I want you to know that even five months from now you’ll still be okay and hopefully you find this and read it. I know it’s something you’ve struggled with your whole life but if this is at least taught you anything it’s that placing your value in the hands of someone else is harmful to you. You don’t have to jam the wrong jigsaw piece in even though you really dislike an incomplete puzzle.

So, understand that taking this time even if it’s a few months, even if it’s a few years to figure yourself out, to learn about who you are and learn to take care of yourself first, it is incredibly inspiring and I am always so proud of you. Even though we both know how much we like to live with someone else, to take care of them when they’re sick, to make sure they’re safe and warm and comfortable, you deserve those things first. Because, after that then you’ll learn how to give those things and take care of someone else without having to carry them every day. And, you will always be who you are and be supportive and a pillar to the people you love, that won’t go away anytime soon. You’re just learning how to do that without giving yourself away completely.

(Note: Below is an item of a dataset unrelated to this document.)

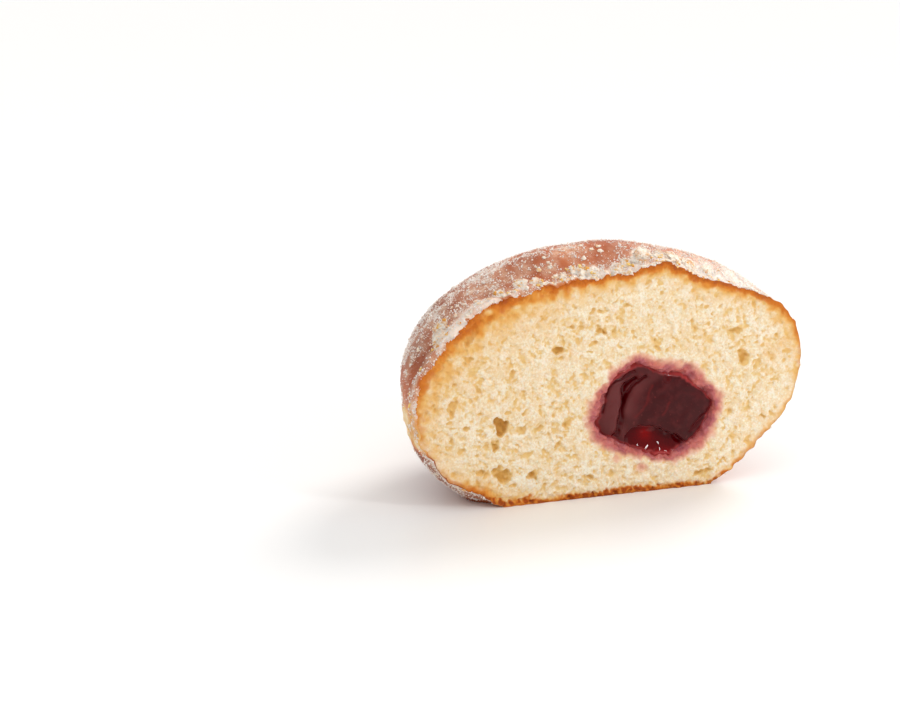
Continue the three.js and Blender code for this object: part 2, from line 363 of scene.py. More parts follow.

So take this time to find out what you love, what you care about most, to pursue new passions, and make new friendships. And, even on the cold rainy days you’ll always have yourself first and that’s very important. Because just as you tell everyone else, you yourself are so important. Just like the WOPR from WarGames, “you’re learning”, it’s always been your favorite thing so just keep at it every day even if it’s just the small things and even if you don’t learn anything new, you still tried and you can still try tomorrow.

Always remember, large things are made from small things-significance is cumulative but it is not always obvious. Take the next step, that’s all you have to do. I’m proud of you, always. (P.S. watch as many comfort movies as you want to, as many times as you want to, enjoy your books, your cozy armchair, and taking care of your plants.)